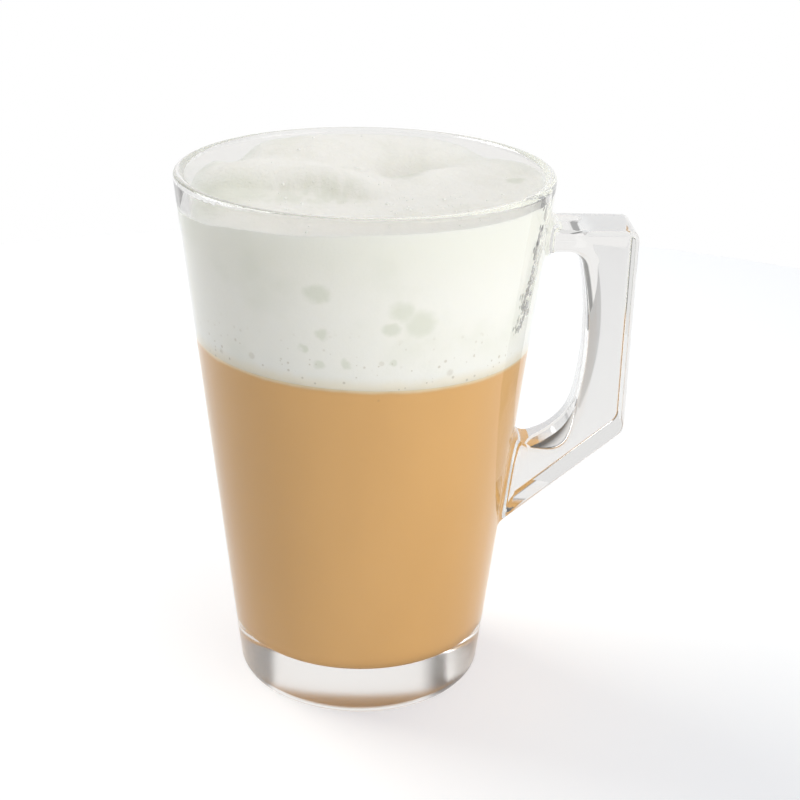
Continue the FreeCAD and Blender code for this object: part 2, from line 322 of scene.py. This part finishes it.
# Milk that has not quite mixed in: long, very faint upright clouds.
stretched = node(
    tree, "ShaderNodeMapping", Vector=place.outputs["Object"], Scale=(1.0, 1.0, 0.35)
)
cloud = node(
    tree, "ShaderNodeTexNoise", Vector=stretched.outputs["Vector"], Scale=70.0, Detail=2.0
)
clouded = ramp(tree, cloud.outputs["Fac"], 0.35, 0.75, 0.0, 0.35)
body_colour = blend(tree, clouded, COFFEE_BROWN, COFFEE_CLOUD)
body_colour = blend(tree, beige, body_colour, COFFEE_PALE)
# Small dark bubbles gather in the top three millimetres.
specks = group_node(
    tree, bubble_dots, Vector=place.outputs["Object"], Scale=700.0, Radius=0.16, Share=0.12
)
near_level = ramp(tree, wavy, 0.0005, 0.0030, 0.8, 0.0)
speckled = math_node(tree, "MULTIPLY", specks.outputs["Dot"], near_level)
body_colour = blend(tree, speckled, body_colour, COFFEE_SPECK)
body = node(
    tree,
    "ShaderNodeBsdfPrincipled",
    Base_Color=body_colour,
    Roughness=ramp(tree, cloud.outputs["Fac"], 0.3, 0.7, 0.40, 0.50),
    IOR=1.33,
    Specular_IOR_Level=0.15,
)
tree.links.new(body.outputs[0], out.inputs["Surface"])
coffee.data.materials.append(brown)
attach(coffee, "root")
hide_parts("coffee")


# ------------------------------------------------------------------ milk foam
# Steamed-milk foam, spooned on until it nearly reaches the rim. Its side lies wet
# against the glass, with air pockets beside the handle, and its top is left in soft
# peaks and a hollow.
FOAM_BELOW_RIM = 0.003
FOAM_RELIEF = 0.0024
FOAM_TOP_LIMIT = MUG_HEIGHT - 0.0002
FOAM_REACH = WALL_REACH * 0.8
FOAM_DIP = 0.0003
UNDER_FOAM_RINGS, WALL_FOAM_RINGS, TOP_FOAM_RINGS = 8, 125, 120
SWELLS = np.array([
    # across, back, half length, half width, turn in degrees, rise
    (-0.30, 0.66, 0.42, 0.28, -10, 0.90),  # peak at the back left
    (0.20, 0.95, 0.70, 0.28, 0, 0.70),  # bank along the back wall
    (-0.64, 0.20, 0.42, 0.17, 4, 0.85),  # ridge from the left wall
    (-0.16, 0.02, 0.27, 0.12, -30, 0.75),  # its end, coming forward to the middle
    (0.38, 0.20, 0.25, 0.12, 45, 0.50),  # lip at the right of the hollow
    (0.20, 0.40, 0.20, 0.15, 20, -1.60),  # hollow behind the ridge's end
    (0.62, 0.62, 0.34, 0.11, 42, -0.40),  # valley that runs back from the hollow
    (0.97, 0.20, 0.22, 0.28, 0, 0.80),  # rise at the handle's side
    (0.88, 0.20, 0.10, 0.14, 0, -0.60),  # dimple in it
    (-1.00, -0.10, 0.15, 0.42, 0, -1.70),  # gap along the left wall
    (-0.86, -0.56, 0.15, 0.28, 33, -1.10),  # the gap's end, coming round to the front
    (-0.82, 0.66, 0.18, 0.14, -45, -1.10),  # gap at the back left wall
    (-0.46, -0.86, 0.34, 0.20, -28, -0.50),  # low place at the front left wall
])
CRESTS = np.array([
    # across, back, half length, half width behind and before, turn in degrees, rise
    (-0.52, 0.10, 0.32, 0.15, 0.045, -2, 0.25),  # edge of the ridge from the left
    (-0.15, -0.07, 0.20, 0.13, 0.045, -33, 0.35),  # edge of its end
    (-0.50, -0.03, 0.36, 0.045, 0.26, -2, -0.75),  # step down before the ridge
    (-0.10, -0.19, 0.20, 0.045, 0.20, -33, -0.60),  # step down before its end
    (0.30, 0.02, 0.17, 0.035, 0.11, 50, 0.40),  # lip of the hollow
    (0.03, 0.24, 0.07, 0.05, 0.04, 70, 0.45),  # small peak by the hollow
])
SPOON_MARKS = 90
chance = np.random.default_rng(11)
small_swells = np.stack([
    chance.uniform(-1, 1, SPOON_MARKS),
    chance.uniform(-1, 1, SPOON_MARKS),
    chance.uniform(0.04, 0.16, SPOON_MARKS),
    chance.uniform(0.03, 0.07, SPOON_MARKS),
    chance.uniform(0, 180, SPOON_MARKS),
    chance.uniform(-0.14, 0.14, SPOON_MARKS),
], axis=-1)


def along_and_aside(x, y, across, back, turned):
    """Distances along and across a turned mark on the foam, in mouth radii."""
    dx = x / HOLLOW_MOUTH_RADIUS - across
    dy = y / HOLLOW_MOUTH_RADIUS - back
    c, s = math.cos(math.radians(turned)), math.sin(math.radians(turned))
    return dx * c + dy * s, dy * c - dx * s


def foam_height(x, y):
    """Height of the foam's top: its level, plus a bell-shaped swell for each row of
    the swells and the spoon's marks, plus a bell with unlike sides for each crest."""
    height = np.full(np.shape(x), MUG_HEIGHT - FOAM_BELOW_RIM)
    for across, back, half_length, half_width, turned, rise in np.vstack([SWELLS, small_swells]):
        along, aside = along_and_aside(x, y, across, back, turned)
        along, aside = along / half_length, aside / half_width
        height = height + FOAM_RELIEF * rise * np.exp(-(along**2) - aside**2)
    for across, back, half_length, behind, before, turned, rise in CRESTS:
        along, aside = along_and_aside(x, y, across, back, turned)
        along = along / half_length
        aside = np.where(aside > 0, aside / behind, -aside / before)
        height = height + FOAM_RELIEF * rise * np.exp(-(along**2) - aside**1.5)
    return np.minimum(height, FOAM_TOP_LIMIT)


# Columns of the foam's mesh: even all round, and fine where air pockets lie against
# the wall, beside the handle on its near side.
POCKETS_FROM, POCKETS_TO = math.radians(-35), math.radians(-9)
FINE_COLUMNS, EVEN_COLUMNS = 110, 280
fine = np.linspace(POCKETS_FROM, POCKETS_TO, FINE_COLUMNS, endpoint=False)
even = np.linspace(POCKETS_TO, POCKETS_FROM + 2 * np.pi, EVEN_COLUMNS, endpoint=False)
round_foam = np.concatenate([fine, even])
unit_x, unit_y = np.cos(round_foam), np.sin(round_foam)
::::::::
§ **WORK TO BE COMPLETED**
Print the material verbatim, all of it.

§ **SOLUTION FOR THIS EXERCISE**
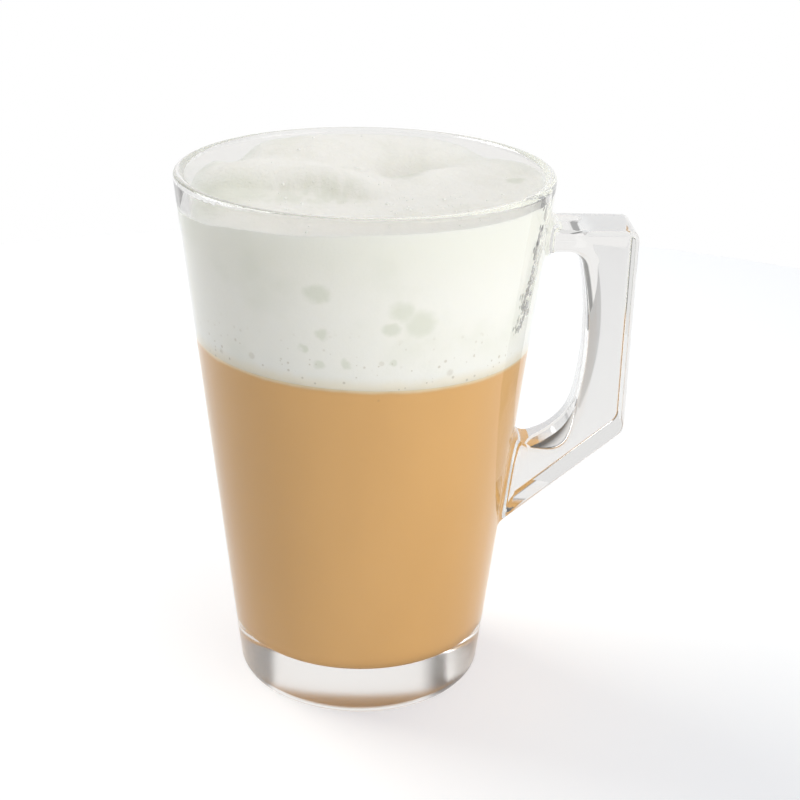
Continue the FreeCAD and Blender code for this object: part 2, from line 322 of scene.py. This part finishes it.
# Milk that has not quite mixed in: long, very faint upright clouds.
stretched = node(
    tree, "ShaderNodeMapping", Vector=place.outputs["Object"], Scale=(1.0, 1.0, 0.35)
)
cloud = node(
    tree, "ShaderNodeTexNoise", Vector=stretched.outputs["Vector"], Scale=70.0, Detail=2.0
)
clouded = ramp(tree, cloud.outputs["Fac"], 0.35, 0.75, 0.0, 0.35)
body_colour = blend(tree, clouded, COFFEE_BROWN, COFFEE_CLOUD)
body_colour = blend(tree, beige, body_colour, COFFEE_PALE)
# Small dark bubbles gather in the top three millimetres.
specks = group_node(
    tree, bubble_dots, Vector=place.outputs["Object"], Scale=700.0, Radius=0.16, Share=0.12
)
near_level = ramp(tree, wavy, 0.0005, 0.0030, 0.8, 0.0)
speckled = math_node(tree, "MULTIPLY", specks.outputs["Dot"], near_level)
body_colour = blend(tree, speckled, body_colour, COFFEE_SPECK)
body = node(
    tree,
    "ShaderNodeBsdfPrincipled",
    Base_Color=body_colour,
    Roughness=ramp(tree, cloud.outputs["Fac"], 0.3, 0.7, 0.40, 0.50),
    IOR=1.33,
    Specular_IOR_Level=0.15,
)
tree.links.new(body.outputs[0], out.inputs["Surface"])
coffee.data.materials.append(brown)
attach(coffee, "root")
hide_parts("coffee")


# ------------------------------------------------------------------ milk foam
# Steamed-milk foam, spooned on until it nearly reaches the rim. Its side lies wet
# against the glass, with air pockets beside the handle, and its top is left in soft
# peaks and a hollow.
FOAM_BELOW_RIM = 0.003
FOAM_RELIEF = 0.0024
FOAM_TOP_LIMIT = MUG_HEIGHT - 0.0002
FOAM_REACH = WALL_REACH * 0.8
FOAM_DIP = 0.0003
UNDER_FOAM_RINGS, WALL_FOAM_RINGS, TOP_FOAM_RINGS = 8, 125, 120
SWELLS = np.array([
    # across, back, half length, half width, turn in degrees, rise
    (-0.30, 0.66, 0.42, 0.28, -10, 0.90),  # peak at the back left
    (0.20, 0.95, 0.70, 0.28, 0, 0.70),  # bank along the back wall
    (-0.64, 0.20, 0.42, 0.17, 4, 0.85),  # ridge from the left wall
    (-0.16, 0.02, 0.27, 0.12, -30, 0.75),  # its end, coming forward to the middle
    (0.38, 0.20, 0.25, 0.12, 45, 0.50),  # lip at the right of the hollow
    (0.20, 0.40, 0.20, 0.15, 20, -1.60),  # hollow behind the ridge's end
    (0.62, 0.62, 0.34, 0.11, 42, -0.40),  # valley that runs back from the hollow
    (0.97, 0.20, 0.22, 0.28, 0, 0.80),  # rise at the handle's side
    (0.88, 0.20, 0.10, 0.14, 0, -0.60),  # dimple in it
    (-1.00, -0.10, 0.15, 0.42, 0, -1.70),  # gap along the left wall
    (-0.86, -0.56, 0.15, 0.28, 33, -1.10),  # the gap's end, coming round to the front
    (-0.82, 0.66, 0.18, 0.14, -45, -1.10),  # gap at the back left wall
    (-0.46, -0.86, 0.34, 0.20, -28, -0.50),  # low place at the front left wall
])
CRESTS = np.array([
    # across, back, half length, half width behind and before, turn in degrees, rise
    (-0.52, 0.10, 0.32, 0.15, 0.045, -2, 0.25),  # edge of the ridge from the left
    (-0.15, -0.07, 0.20, 0.13, 0.045, -33, 0.35),  # edge of its end
    (-0.50, -0.03, 0.36, 0.045, 0.26, -2, -0.75),  # step down before the ridge
    (-0.10, -0.19, 0.20, 0.045, 0.20, -33, -0.60),  # step down before its end
    (0.30, 0.02, 0.17, 0.035, 0.11, 50, 0.40),  # lip of the hollow
    (0.03, 0.24, 0.07, 0.05, 0.04, 70, 0.45),  # small peak by the hollow
])
SPOON_MARKS = 90
chance = np.random.default_rng(11)
small_swells = np.stack([
    chance.uniform(-1, 1, SPOON_MARKS),
    chance.uniform(-1, 1, SPOON_MARKS),
    chance.uniform(0.04, 0.16, SPOON_MARKS),
    chance.uniform(0.03, 0.07, SPOON_MARKS),
    chance.uniform(0, 180, SPOON_MARKS),
    chance.uniform(-0.14, 0.14, SPOON_MARKS),
], axis=-1)


def along_and_aside(x, y, across, back, turned):
    """Distances along and across a turned mark on the foam, in mouth radii."""
    dx = x / HOLLOW_MOUTH_RADIUS - across
    dy = y / HOLLOW_MOUTH_RADIUS - back
    c, s = math.cos(math.radians(turned)), math.sin(math.radians(turned))
    return dx * c + dy * s, dy * c - dx * s


def foam_height(x, y):
    """Height of the foam's top: its level, plus a bell-shaped swell for each row of
    the swells and the spoon's marks, plus a bell with unlike sides for each crest."""
    height = np.full(np.shape(x), MUG_HEIGHT - FOAM_BELOW_RIM)
    for across, back, half_length, half_width, turned, rise in np.vstack([SWELLS, small_swells]):
        along, aside = along_and_aside(x, y, across, back, turned)
        along, aside = along / half_length, aside / half_width
        height = height + FOAM_RELIEF * rise * np.exp(-(along**2) - aside**2)
    for across, back, half_length, behind, before, turned, rise in CRESTS:
        along, aside = along_and_aside(x, y, across, back, turned)
        along = along / half_length
        aside = np.where(aside > 0, aside / behind, -aside / before)
        height = height + FOAM_RELIEF * rise * np.exp(-(along**2) - aside**1.5)
    return np.minimum(height, FOAM_TOP_LIMIT)


# Columns of the foam's mesh: even all round, and fine where air pockets lie against
# the wall, beside the handle on its near side.
POCKETS_FROM, POCKETS_TO = math.radians(-35), math.radians(-9)
FINE_COLUMNS, EVEN_COLUMNS = 110, 280
fine = np.linspace(POCKETS_FROM, POCKETS_TO, FINE_COLUMNS, endpoint=False)
even = np.linspace(POCKETS_TO, POCKETS_FROM + 2 * np.pi, EVEN_COLUMNS, endpoint=False)
round_foam = np.concatenate([fine, even])
unit_x, unit_y = np.cos(round_foam), np.sin(round_foam)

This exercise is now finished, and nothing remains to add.